2. The highest price I have been asked to pay for tornado footage was less than half of the $50 per second mentioned. That was for the one-of-a-kind 1933 waterspout/tornado in Cuba in TVC III. Only extremely rare segments can demand that price. In some cases, when only 10 seconds of footage are needed, then perhaps $500 may be appropriate for exactly the perfect piece of video. A Hi-8 tripodded view of a Pampa-like tornado crossing downtown Dallas taken from the roof of a high-rise building might command that kind of price. TV commercials will pay much higher fees than $50/sec, but those deals are so few and far between that they don't belong in this discussion.
3. In the real world, public domain footage exists, and is a drag on the price of commercial stock footage. On The Weather Channel, Dennis Smith, while promoting *Exposures,* stands in front of Bill Gargan's gorgeous Dimmit tornado. That public domain footage is only a small part of the Weather Channels' (and my) library of public domain VORTEX footage. As the NOAA 30-minute VORTEX highlights tape is reproduced and spread, it will probably be used more often in commercial productions.
4. The biggest single factor governing the price paid for video is the producer's budget. At $50 a second, TVC III would have cost $360,000 just to procure the necessary footage. Only television commercials are in that league, where the sky is the limit.
The Weather Channel is probably a cash cow for Landmark Communications, but management has many other concerns, such as shareholders and the money-losing Travel Channel. I suspect that chaser fees are never discussed at high level corporate meetings where overall budgets are set. The very good people at TWC who actually procure video and assemble their productions operate on a limited budget over which they have no control whatsoever.

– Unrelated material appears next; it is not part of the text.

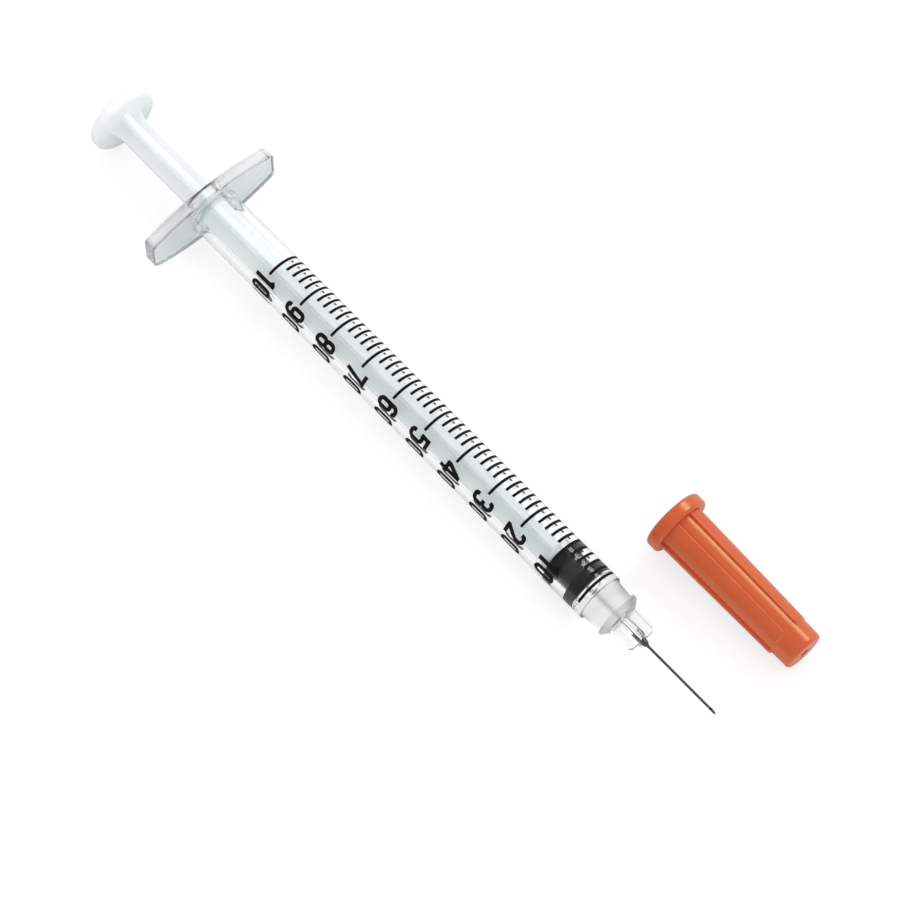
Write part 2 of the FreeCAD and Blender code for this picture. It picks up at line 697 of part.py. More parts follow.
shield_rims = [
    (size("collar_length") - size("collar_edge_break"), size("collar_diameter") / 2),
    (size("shield_rib_reach") - size("shield_rib_ramp"), size("shield_rib_front_diameter") / 2),
    (size("shield_length") - size("shield_end_edge_break"), size("shield_front_diameter") / 2),
]
shield_slope, shield_rim_place, shield_rim_radius = support_line(shield_rims, size("shield_length") / 2)
shield_height = surface - surface_below(0.0, shield_slope, shield_rim_place, shield_rim_radius)
shield_rear = FreeCAD.Vector(tube_end - size("shield_setback"), size("shield_offset"), shield_height)
shield_rest = laid(shield_rear, shield_slope)

needle_start = zero_line + size("stopper_floor_gap") + size("outlet_length") / 2
adhesive_start = hub_end - size("adhesive_well_depth")
rod_start = disc_front - size("thumb_disc_thickness")
pieces = [
    (build_barrel(), syringe_rest),
    (build_marks(), syringe_rest),
    (build_needle(), shifted(syringe_rest, needle_start)),
    (build_adhesive(), shifted(syringe_rest, adhesive_start)),
    (build_plunger_rod(), shifted(syringe_rest, rod_start)),
    (build_stopper(), shifted(syringe_rest, stopper_rear)),
    (build_shield(), shield_rest),
]
for piece, placement in pieces:
    piece.Placement = placement
doc.recompute()

for item in doc.Objects:
    if "Invalid" in item.State or "Error" in item.State:
        raise ValueError(item.Label + " failed: " + ", ".join(item.State))
for piece, placement in pieces:
    if piece.Shape.isNull() or not piece.Shape.isValid():
        raise ValueError(piece.Label + " has no valid shape")

os.makedirs("parts", exist_ok=True)
for piece, placement in pieces:
    piece.Shape.exportStep("parts/" + piece.Label + ".step")
    box = piece.Shape.BoundBox
    print("%-18s solids %2d volume %8.2f mm3 x %6.2f %6.2f y %6.2f %6.2f z %6.2f %6.2f" % (
        piece.Label, len(piece.Shape.Solids), piece.Shape.Volume,
        box.XMin, box.XMax, box.YMin, box.YMax, box.ZMin, box.ZMax))
print("surface under the syringe at z %.3f, syringe dips %.3f degrees, shield %.3f degrees" % (
    surface, math.degrees(math.atan(syringe_slope)), math.degrees(math.atan(shield_slope))))
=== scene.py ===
import json
import logging
import math
from dataclasses import dataclass
from enum import Enum
from typing import Callable, Sequence

import bmesh
import bpy
from mathutils import Matrix, Vector


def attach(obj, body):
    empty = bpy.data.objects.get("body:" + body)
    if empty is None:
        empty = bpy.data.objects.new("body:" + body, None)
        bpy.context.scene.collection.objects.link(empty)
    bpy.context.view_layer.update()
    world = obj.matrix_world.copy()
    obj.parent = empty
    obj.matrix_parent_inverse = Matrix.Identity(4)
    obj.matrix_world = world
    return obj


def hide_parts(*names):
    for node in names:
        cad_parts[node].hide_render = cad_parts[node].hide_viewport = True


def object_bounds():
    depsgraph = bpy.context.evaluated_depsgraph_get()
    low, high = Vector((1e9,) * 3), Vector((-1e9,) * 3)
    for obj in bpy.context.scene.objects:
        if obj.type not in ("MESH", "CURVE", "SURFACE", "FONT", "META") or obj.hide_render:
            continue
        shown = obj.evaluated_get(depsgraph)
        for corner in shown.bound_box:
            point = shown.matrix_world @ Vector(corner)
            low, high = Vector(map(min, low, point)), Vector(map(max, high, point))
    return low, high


# Looks of a syringe that lies with its plunger pushed home, its needle shield taken off beside it.
# A piece's sizes are in millimetres along and across its own axis, and Seat puts it in the frame.
# Finishes and studio are in metres, apart from the camera's place on the syringe's axes.

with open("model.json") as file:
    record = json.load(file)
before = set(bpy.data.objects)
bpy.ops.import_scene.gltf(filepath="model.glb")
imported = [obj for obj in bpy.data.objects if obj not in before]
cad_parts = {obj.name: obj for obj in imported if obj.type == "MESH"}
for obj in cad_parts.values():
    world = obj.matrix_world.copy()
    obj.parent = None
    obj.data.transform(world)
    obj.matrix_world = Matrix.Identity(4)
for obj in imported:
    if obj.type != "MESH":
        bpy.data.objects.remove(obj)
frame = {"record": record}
CAD_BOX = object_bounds()
LOG = logging.getLogger("syringe")

MM = 0.001
MERGE = 0.0005
SMOOTH_ANGLE = math.radians(32)
ARC_STEP = math.radians(12)
OUTSIDE = 0.4
LENGTH_SLACK = 0.01
ANGLE_SLACK = 0.01
LEG_SHARE = 0.49
ROUND_PROFILE = 0.5
HAIRLINE = 0.05
CRISP = 0.1
EASED = 0.15
SOFT = 0.2
ROUND = 0.3


class Body(str, Enum):
    """The moving bodies that pieces ride on."""

    BARREL = "barrel"
    PLUNGER = "plunger"


class Cut(str, Enum):
    """What a boolean tool does to a shape."""

    ADD = "UNION"
    REMOVE = "DIFFERENCE"


# Tools of the bench: outlines, turned and pulled forms, booleans, edges


@dataclass(frozen=True)
class Corner:
    """A corner of an outline, with the radius that rounds it."""

    along: float
    across: float
    rounding: float = 0.0


def rounded(corners: Sequence[Corner]) -> list[Vector]:
    """Turns an open outline's corners into points, with an arc at each rounded one.

    Args:
        corners: The outline's corners in order.

    Returns:
        The points along the outline, flat in X and Y.
    """
    points: list[Vector] = []
    for index, corner in enumerate(corners):
        here = Vector((corner.along, corner.across))
        if corner.rounding <= 0 or index in (0, len(corners) - 1):
            points.append(here)
            continue
        before = Vector((corners[index - 1].along, corners[index - 1].across)) - here
        after = Vector((corners[index + 1].along, corners[index + 1].across)) - here
        points.extend(arc_points(here, before, after, corner.rounding))
    return [Vector((point.x, point.y, 0.0)) for point in points]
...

The corporate-level resources at TWC are such that they could probably offer much higher fees, and that idea brings me to the next, and most important point.
5. To suggest that a chaser can get $50 a second for his footage may encourage some novice to take dangerous chances in pursuit of that video. Five minutes translates to $15,000. A newcomer, naive in his or her dealings with the media may somehow link a dangerous core punch with being able to buy a new car, or funding a year in college. For the Weather Channel or any other producer to announce in advance high fees for good chase video would be irresponsible, and they know it. And this is not a bogus argument invented just to keep chaser fees down. Anyone seen as having deep pockets is wide open for liability suits in this country.
6. Competition is always part of the supply/demand equation, and a chasers biggest competition comes from HOME video. Home videographers are often delighted to see long segments of their video on television or in a production, and some ask for no money whatever, and refuse when offered. I always insist on at least some payment, and my payments have always been by the segment, never by the second. The price has always dependent on how badly I needed and wanted it. Many of these videos have already been transmitted by satellite and used without the owners permision all over the world with no fees paid to anyone except the satellite uplink company. In a world where courtrooms are jammed with drug cases, and a single day of a lawyers fees likely exceeds the best video fees, the copyright laws are rendered meaningless, except for the most valuable material. The best advice again is to talk to someone with experience and be very careful who you send video to, how it is sent, and how it is displayed on the screen.
7. Along with the producer's budget, the most important consideration is the QUALITY of the video, which is a combination of video format, composition, steadiness, lighting, sound, and uniqueness of situation. I don't feel Mr. Lisius addressed this to the degree he should have when he was quoting prices. What constituted *good* in 1992 many not be considered *good* today.
I would like to take this opportunity thank to all the chasers for their incredible work. I have and always will try to use your material to best effect and pay as much as I can. This is not an easy way to make a living.
For some people, Roger Edwards may have the right idea. Chase only for the love of chasing. Feast on that smorgasbord. Many people have had the joy of the chase soured by unrealistic expectations of income, upsetting negotiations over the sale price of the video, and sleepless nights caused by rumored copyright violation by some TV station 1000 miles away. It is a rare hobby that pays for itself. For others, the entrepenuerial spirit burns endlessly within. Go for every dime you can get, but just be realistic, like any good businessman, and don't let the potential for cash cloud your good judgement in a chase.
PS: I'd like to see some further discussion here.